だから、これからのMERYはコンテンツだけではなく、より幅広い形で前向きになれる体験を届けるブランドに進化する。
これから力を入れていくこと
その1つがコミュニティMERY&を軸にインターネットの世界に居心地のいい場所を作ること。もう1つは、 MERY shopとm.aboutという2つのEC事業を通じて毎日が楽しくなるようなライフスタイルを提案すること。そしてその2つの取り組みを昇華させて、ユーザーはもちろんクライアントとの共創事業やソリューションを生み出していきたい。(MERY社内ではEC事業のことをコミュニティプロダクト事業と呼んでいる)
コロナ禍は私たちから居場所を奪った。
毎日当たり前のように通っていた学校や職場。みんなで集まっていたカフェ。楽しみにしていた推しのライブ。
いや、コロナがなくても私たちは居場所を探し続けていた気がする。
「強い」人たちはSNSで発信し、繋がって更に強くなっていく。でも「普通」の私たちはそれを眺めながら自己肯定感を失いかけることも少なくない。
自分は何が好きなのだろう?自分は何者かになれるだろうか?自分とわかりあえる人はいるのだろうか....?
どれだけインターネットが進化して世界が近くなっても、「普通」の人たちにとってinstagramやYouTubeで輝く人たちは憧れと同時に孤独を感じさせる対象なのかもしれない。
そんな想いに共感してくれるMERY世代のユーザーに、これまでとは違った形でこれまで以上に前向きになれる時間や居場所を届けたい。
5月にスタートしたばかりの「MERY&」には58名のメンバーが集まり、参加者専用のWebサイト上では日夜オンラインイベントや参加メンバーのポストで盛り上がっている。EC事業もD2Cブランドとコラボしたアクセサリーマルシェに加えて、コミュニティメンバーと一緒に作ったエコバックも好評だ。それからもうひとつ、韓国カルチャー発信の越境ECサイトm.aboutも急成長中だ。今年の2月には100人しかいなかったinstagramのフォロワーは先週3,000を突破した。
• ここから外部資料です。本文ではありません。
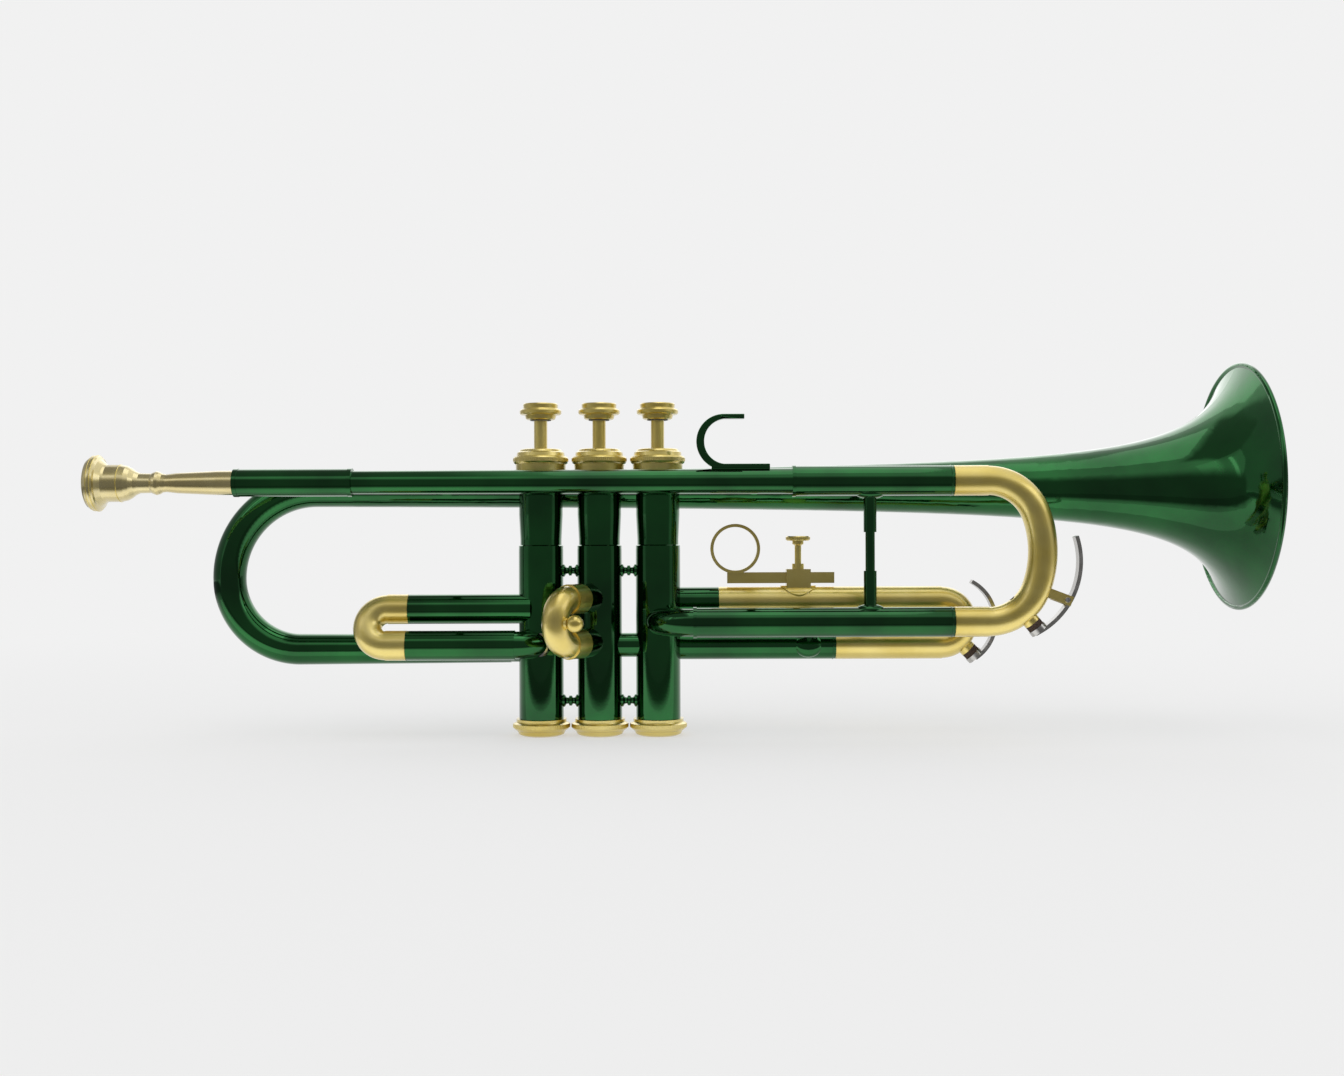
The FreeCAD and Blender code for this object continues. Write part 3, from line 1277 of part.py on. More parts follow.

いずれもまだまだスタートしたばかりの小さな取り組みながら、これからのMERYの第一歩としてはどれも小さくない手ごたえを感じている。
まだスタートラインに立ったばかりだけど、これからのMERYに興味を持ってくれる人がいたら、メディアビジネスの新しい形を創る仲間になって欲しい。
さいごに
会社のCOOとして
これまでのMERYの成長を支えてくれた公認ライターと、MERYのアプリを生み出し育ててくれた開発チーム。そしてそれらを裏方で支え続けてきたバックオフィスのメンバー。その多くがこれまでとは別の新しい役割を担うことになったり、会社を去ることになった。
自分たちが信じた方法で成長し続けることができなかったことは経営者としての私の責任で、残念で申し訳ない気持ちでいっぱいです。そして今、こうして次のスタートを切ることができるのは、これまでMERYに関わってくれた社内外の全てのメンバーや関係者の皆さまのお陰です。本当にありがとうございました。
礎を築いてくれたすべての人たちへの感謝と敬意を胸に、半年後、1年後に絶対に後悔しないように事業に全力で向き合う所存です。
個人として
2015年に初めてアプリがリリースされた直後にMERYにjoinして、気づけば社内で2番目の古参社員になっていた。社会人になってこれだけ長い間1つのブランドに携わるのは初めてだ。
時々「なんでずっとMERYにいるの?これからの時代は〇〇だよ(〇〇にはYouTube、音声、SaaS、D2C、フィンテック、ブロックチェーン、AI....etcが入る)」などと言われることがある。ただ不思議と今のところまだMERY以外に自分が働く場所としての興味は持てない。それぐらい自分にとってMERYが放つパッションとエネルギーは特別なのかもしれない。
16歳で高校を辞めてどうやって生きていくか迷走していた頃に、自分を救ってくれたのは家族や友達やバイト先の先輩や雑誌や小説や漫画だった。その時の出会いがあったから今までなんとかやって来られた。
MERY世代のユーザーとは時代もジェンダーも違うけど、10代後半とか20代前半の出会いや、そこから生まれる感情は一生の宝物になると信じているし、それがMERYを続けている理由なのだと思う。
「ゆとり」「ミレニアル」「Z世代」と呼び方は変わっても、10代20代の人たちが輝ける社会であり続けられたら日本はもっと元気になるはず。
そして、たとえ小さくても自分たちがその一端を担えたら仕事人として最高の喜びになると信じている。
これからのMERYをどうぞよろしくお願いします。